Leong, who specializes in civil rights and constitutional law, has been following the case since its early days. She said Kennedy’s decision was limited strictly to the facts of the case and focused more on on-the-record comments of several commissioners who expressed hostility to religious beliefs.
“Statements like these will have to be looked at closely” in some of the similar cases that are also pending. But she was clear that the ruling only affects Phillips’ case.
Attorney Christopher Jackson opined on Twitter that Kennedy’s opinion is strictly limited to the “specific conduct” of the Colorado Civil Rights Commission and offers no guidance on how to proceed in the future.
Attorney Kristen Waggoner of Alliance Defending Freedom, which represented Phillips at the high court, disagrees. The commission has to make changes with how it defines the law, she said.
“If it doesn’t, the legislature and the executive branch has a duty to remedy that.
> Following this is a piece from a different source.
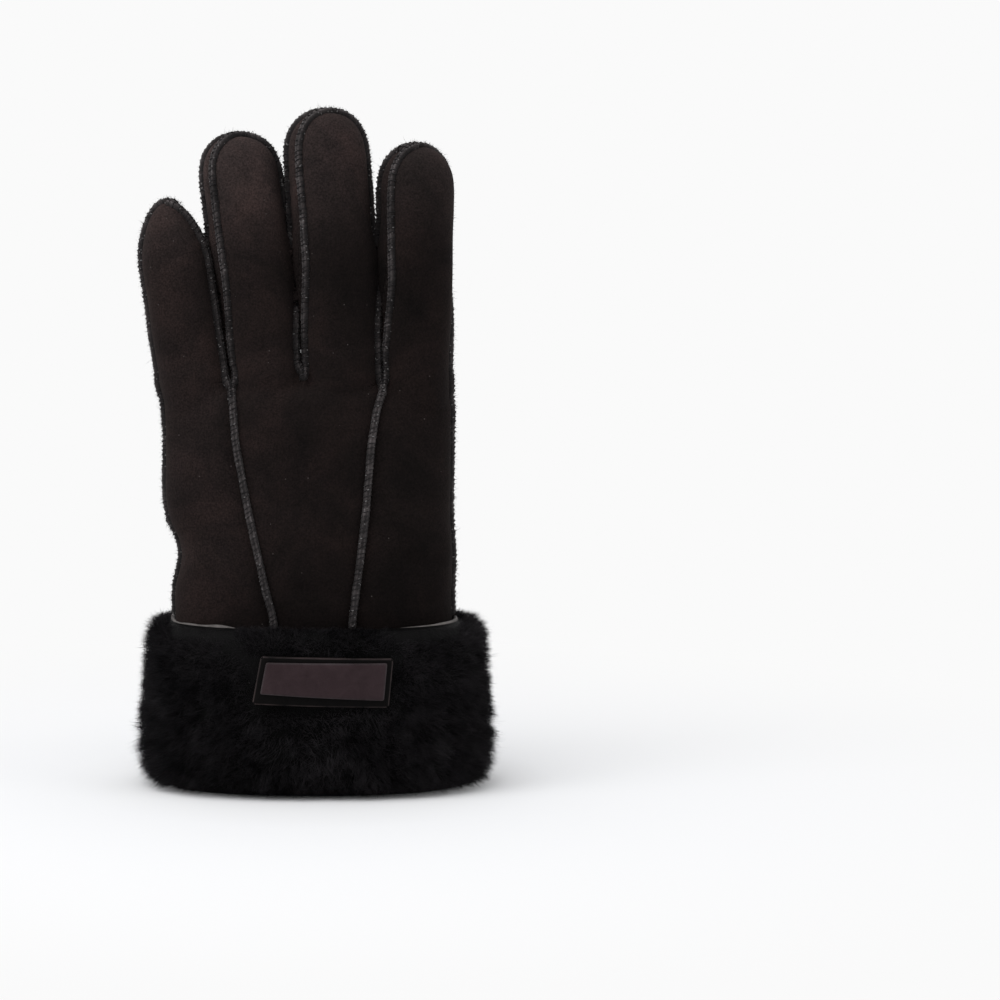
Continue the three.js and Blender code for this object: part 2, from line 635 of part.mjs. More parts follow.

If they don’t, we’ll be back before the Supreme Court. There’s a problem with how the commission views the public accommodation law and it needs to be remedied immediately.”
Republican Rep. Dave Williams of Colorado Springs announced Monday via Twitter he would sponsor legislation in the 2019 session to reform the commission. He asked in that tweet for House Democrats to join him, but that’s unlikely, given Williams’ history of anti-LGBTQ views dating back to his days as student body president at University of Colorado-Colorado Springs.
During the 2018 legislative session, both the Division of Civil Rights and the Civil Rights Commission were up for reauthorization by the General Assembly. Conservative Republicans pledged before the session started to change the commission’s mission to prevent future decisions like Masterpiece.
House Bill 1256 started out as a simple reauthorization of the commission and division for nine years, a bill sponsored by Speaker of the House Crisanta Duran and Rep. Leslie Herod of Denver, the legislature’s first African American lesbian. Duran and Herod fought off efforts by House Republicans to change the commission’s quasi-judicial role, by allowing parties to a case to go directly to the courts and bypass the commission. Those efforts failed.
When the bill got to the Senate, Republicans changed the commission’s appointment structure to allow the legislature to make some of the nominations. That change was rejected by Duran, Herod and Gov. John Hickenlooper. The bill went to the legislature’s final hours, with a compromise that made minor changes to the appointment structure but allowed the governor to continue making all the nominations.
Jeff Hunt, director of the Centennial Institute at Colorado Christian University, believes Monday’s ruling sends a warning sign to both Duran and House Democrats who refused to allow changes to the commission’s mission.
“I think House Democrats and Duran have a lot of explaining to do,” Hunt said, noting that both Kennedy and Justice Elena Kagan had voted with conservatives in saying the commission went too far.
The fact that House Democrats wanted to keep the commission as is demonstrated that commission “is an agenda-driving operation to harm people of faith,” Hunt said. “The highest court in the nation says the commission as to change. That puts Duran and House Democrats out of touch with what’s best for Colorado.”